The Endangered Species Act was established in 1973, during the presidency of a Republican, Richard Nixon, and at a time of increasing awareness of ecological degradation. Following previous efforts at conservation policy, it clarified the concern that human behavior and industrial activity could have harmful effects on wildlife and wild lands.
The results have not been uncontroversial, and amendments in subsequent years have clouded some of that clarity. A fight over the Northern spotted owl upturned the logging industry of the Pacific Northwest in the 1990s. And now, in an era of exceedingly polarized politics, the law’s mandates are probably more divisive than ever.
Opponents of environmental regulations like to use the term “overreach” as if their free-market liberties were under siege by a rampant federal invasion of suits and black helicopters. They rarely seem willing to accept the notions of stewardship and wildlife conservation and that perhaps, in the long run, unregulated exploitation of natural resources — land, water, air, wildlife, etc. — has consequences perhaps even more serious than whatever short-term economic adaptations environmental laws might require.
Consider these current collisions of policy, emotion, law and conflicting values:
Kansas Republicans as well as farm, ranch and fossil-fuel interests, led by Gov. Sam Brownback and U.S. Rep. Tim Huelskamp, are resisting an effort to protect the dwindling population of the lesser prairie chicken. Huelskamp — speaking of overreach — has threatened to dock the U.S. Fish and Wildlife Service’s budget if it doesn’t retract the bird’s listing as “threatened.” Environmental groups are fighting to reverse that decision, too, hoping to force the wildlife service to list the species as “endangered.”

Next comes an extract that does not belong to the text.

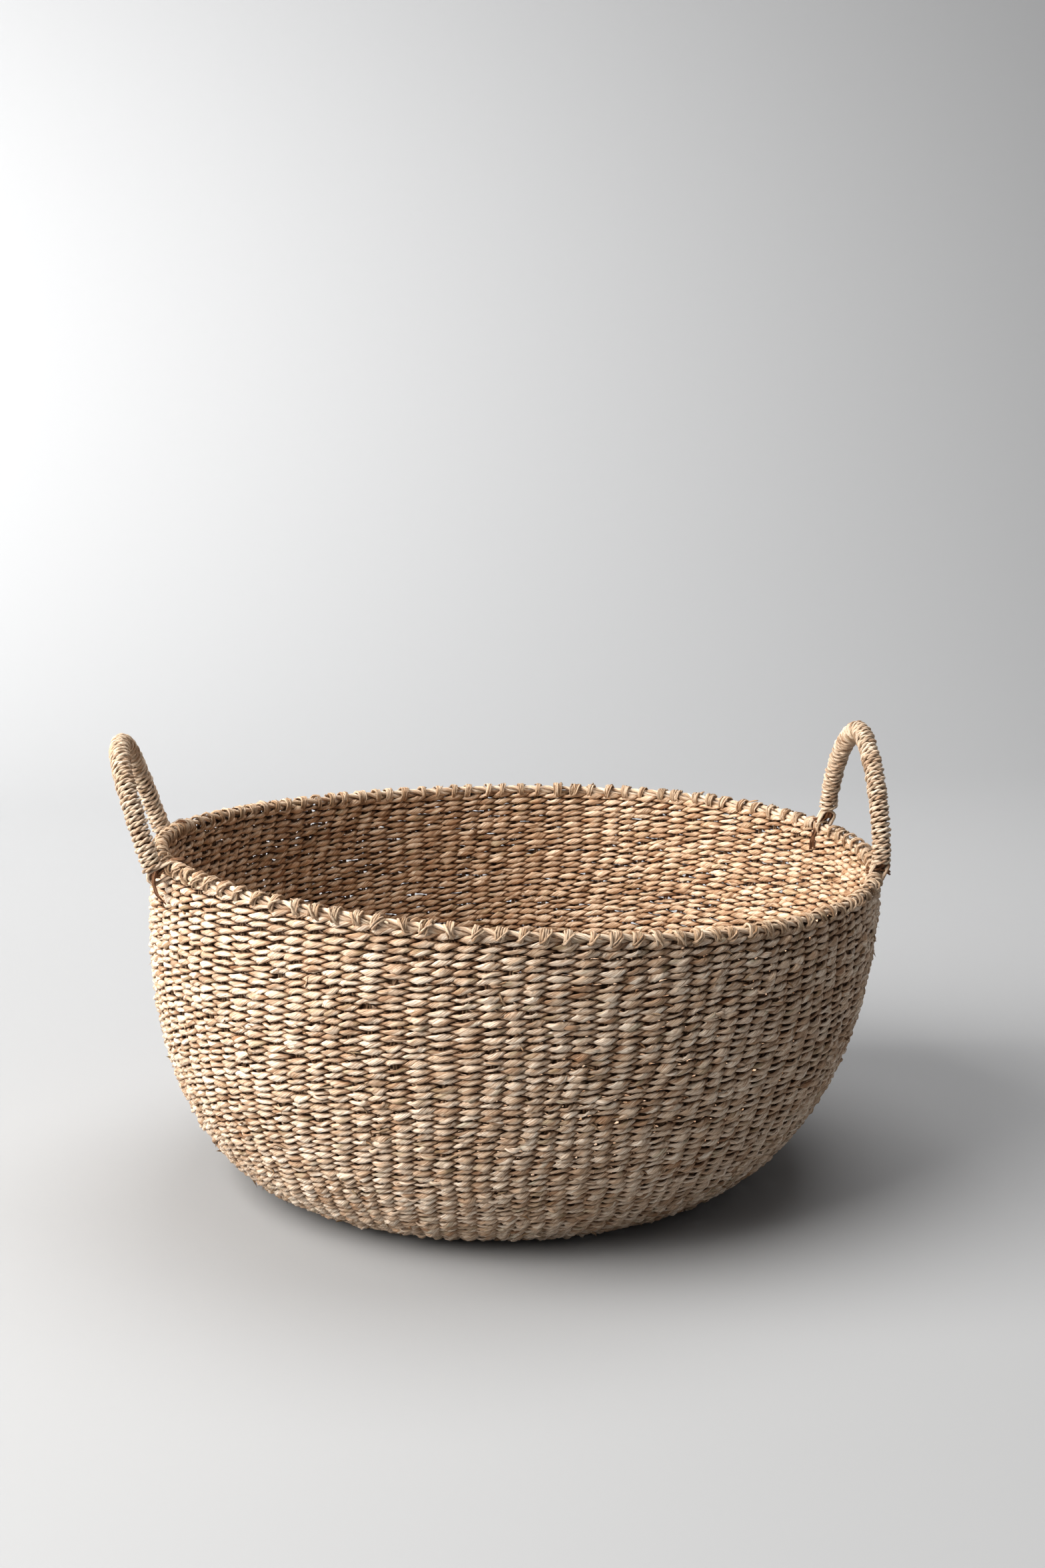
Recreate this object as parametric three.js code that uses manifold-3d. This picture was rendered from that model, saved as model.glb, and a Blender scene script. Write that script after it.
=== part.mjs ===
// A round floor basket of twined seagrass, with two wrapped handles that swing on its rim.
// Millimetres, +Z up. The origin is the middle of the base, on the floor; +X points at the right handle.
// Every woven piece is turned as a round ring, and then settled: a soft basket that has been used
// leans to one side, goes a little oval, and its rim dips where it leans and waves up and down.
import * as THREE from "three";
import { mergeVertices } from "three/addons/utils/BufferGeometryUtils.js";
import Module from "manifold-3d";

const wasm = await Module();
wasm.setup();

// ---------------------------------------------------------------- driving dimensions

const GAP = 0.3; // between pieces that lie against each other

// The weave.
const WEAVE_THICKNESS = 9;
const START_RADIUS = 30; // the first rounds, where the stakes cross
const BASE_SPLIT_RADIUS = 90; // where stakes are added in the base
const BASE_RADIUS = 150; // where the base turns up into the wall
const RIM_RADIUS = 247; // to the middle of the wall, at its top edge
const WALL_TOP = 225; // height of the wall's top edge
const BASE_SWELL = 56; // how far the wall keeps the base's direction as it turns up
const RIM_SWELL = 130; // how far below the rim the wall keeps the rim's direction
const RIM_LEAN_IN = 6; // degrees
const WALL_BANDS = 6; // of nine courses of twining each

// The rim.
const ROPE_RADIUS = 3;

// How the basket has settled, at its rim. Directions are degrees from +X towards +Y.
const LEAN = { reach: 19.5, towards: -9 };
const OVAL = { share: 0.043, towards: 24 };
const DIP = { slope: 0.046, towards: -5 };
const WAVE = { rise: 4.7, towards: 32 };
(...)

Biodiversity, extinction avoidance and habitat protection are hallmarks of wildlife conservation and the Endangered Species Act. Holding the federal government to its commitments under the act should be a virtue, but too often it’s the starting point of a fight.
The Kansas experience with the lesser prairie chicken (shared by a handful of neighboring states) is a mere sliver of a case compared with the one involving the sage grouse.
Eleven Western states have come together to try to forestall a possible endangered listing of the species, contending such a status would halt development opportunities on millions of acres in the vast region. The Fish and Wildlife Service has been considering the fate of the sage grouse and various sub-species for more than 15 years; when it failed to label the fowl endangered in 2005, environmentalists sued, and a federal judge overturned the federal decision in 2010. The Fish and Wildlife Service has until the end of next year to work out a deal, according to a recent story in The Washington Post.
The costs of protecting the birds would be huge, though private interests often fail to consider that much of the land involved is owned not by them but by us — federal taxpayers. The consequences for land-use are complicated, and the opportunities for compromise remain to be seen.
Rancher Cliven Bundy’s armed and grandstanding circus in Nevada — and his refusal to pay grazing fees and fines for the use of federal lands — dates to 1993, when the Fish and Wildlife Service put the desert tortoise on the endangered list, thus restricting cattle grazing in certain areas.
The fate of migratory birds and some endangered bats is under question in Missouri in light of a power company’s plan to build a wind-energy operation in close proximity to the Squaw Creek National Wildlife Refuge.
I haven’t even mentioned the Environmental Protection Agency, which is an automatic hot-buttoned, centrifugal force. What the nation needs is a serious conversation about conservation, one driven more by reason and science and less by politics and knee-jerk ideology.